ROTA: I dunno, but any success this band has had up to this point has been based on that. Guys like Dio and CKY have taken us out on tour because they like our music. That’s cooler than being on a bill just because you’re paying the rental on the Jumbotron. At this point in our career, we could end, and I would know that we put out the best records we could as a band. We wrote the best songs we could as a band. We played the best shows we could as a band, and we did it all from the heart. All that means is that I will never have a musical regret as long as I live. I can’t tell you the amount of bands that I meet who are very successful and who have heard of our band and come up to me personally and who apologize to me for their band. What’s the point of that?
KNAC.COM: I don’t know how you’re going to answer this, but I do know how much you love Maiden--if you could only chose one band, do you chose Maiden or Priest?
ROTA: All right. I’d have to say Priest. That’s my band.
KNAC.COM: What about Priest or Sabbath?
ROTA: I’d still say Priest. We actually got to open for them for one show in Detroit this summer.
KNAC.COM: How impressed were you by how precise and powerful they were at this stage in their career?

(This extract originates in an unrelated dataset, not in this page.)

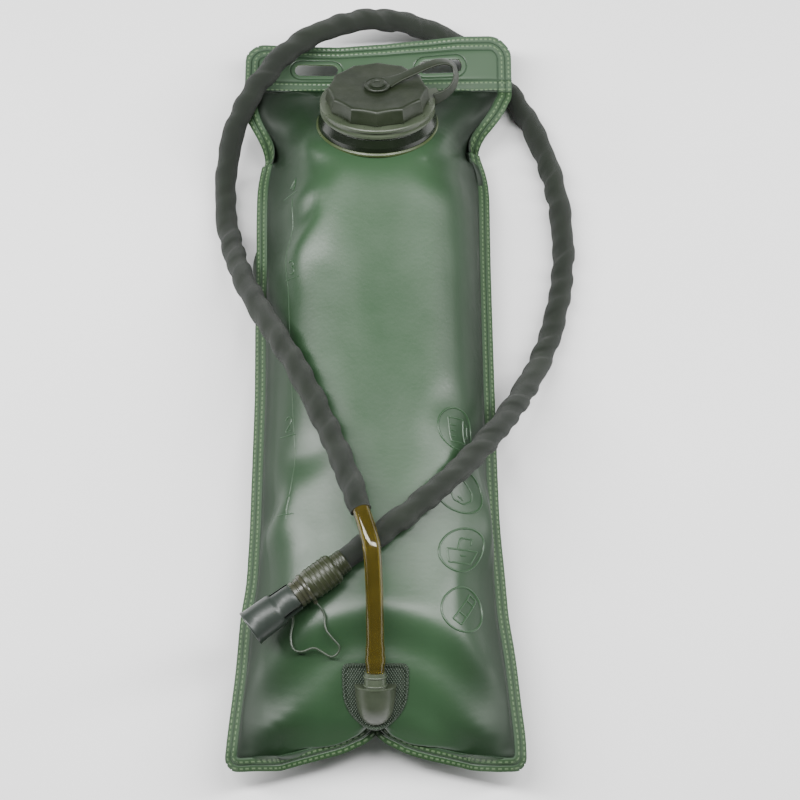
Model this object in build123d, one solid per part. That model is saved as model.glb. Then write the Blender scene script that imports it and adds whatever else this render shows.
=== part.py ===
"""Hydration bladder: a long film reservoir with a screw-cap filler, a drinking hose in a
fabric sleeve and a bite valve under a dust cover, filled and lying on its back.

Frame: millimetres, +Z up, resting on z = 0. +Y points to the header with the hanging
slots, -Y to the foot with the outlet port, X is across the bag.
"""
from build123d import *
import math
import os

# ---- driving dimensions (mm, degrees) ------------------------------------------------
SEAM_Z = 27.0            # height of the weld plane between the two film panels
FILM = 0.9               # film thickness
HEADER_TOP = 233.0       # Y of the header's outer edge
HEADER_LOW = 197.0       # Y where the header meets the reservoir
HEADER_HALF = 85.0       # half width of the header
HEADER_CORNER = 14.0     # radius of the header's top corners
SLOT_X = 40.0            # header slot centres at +-X
SLOT_Y = 214.0
SLOT_LENGTH = 28.0       # overall
SLOT_WIDTH = 9.0
FOOT_CORNER = -231.9     # Y of the foot's rounded corners
FOOT_MIDDLE = -217.0     # Y of the foot edge on the centre line

# filler: axis leans towards the header
NECK_CENTRE = (0.0, 163.0, 49.3)
NECK_LEAN = 33.0
NECK_BORE_R = 23.5
NECK_R = 26.0
NECK_TOP = 22.7          # heights below are measured along the neck axis from the film
FLANGE_R = 38.0
FLANGE_T = 2.0
COLLAR_TOP = 10.2
RING_LOW = 10.5
RING_TOP = 17.0
RING_R = 35.5
CAP_LOW = 17.4
CAP_TOP = 27.0
CAP_R_LOW = 32.0
CAP_R_TOP = 30.5
CAP_SIDES = 12
CAP_INNER_R = 28.4
THREAD_PITCH = 4.0
THREAD_CREST = 1.1
SEAL_T = 1.5
GAP = 0.3                # running clearance between pieces that move
EYE_R = 8.0
EYE_T = 1.6
STRAP_WIDTH = 8.0
STRAP_ANGLE = 18.0       # direction of the leash from +X towards the header

# outlet port: its plane leans towards the foot
PORT_CENTRE = (0.0, -191.0, 46.5)
PORT_LEAN = 25.0
SHIELD_HALF = 19.0
SHIELD_TOP = 18.0
SHIELD_TIP = -21.0
SHIELD_T = 2.4
BORE_HEIGHT = 9.3        # hose axis above the port's plane
BOSS_FACE = 5.5
CONNECTOR_END = 15.0
CONNECTOR_R = 6.2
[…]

ROTA: Not only were they awesome onstage playing songs that you want to hear with 110% heart, but those guys were the nicest, most cordial guys ever. I have always told everyone that if I ever had a chance to meet them, I would avoid it because I didn‘t ever want to have it in my head that I was disappointed. At the end of the show I did stick my head in their dressing room and tell them “thanks.” KK was sitting on a chair, Travis was eating, and Ian was drinking a diet coke--I just told them that it meant a whole lot to me. KK was just like “get your asses in here.” He was just like, “get a beer and hang out.” He told us that he had all of our records, and that was amazing. That’s an experience you can’t really buy or put a price on. It really does make up for times when maybe things aren’t quite so good.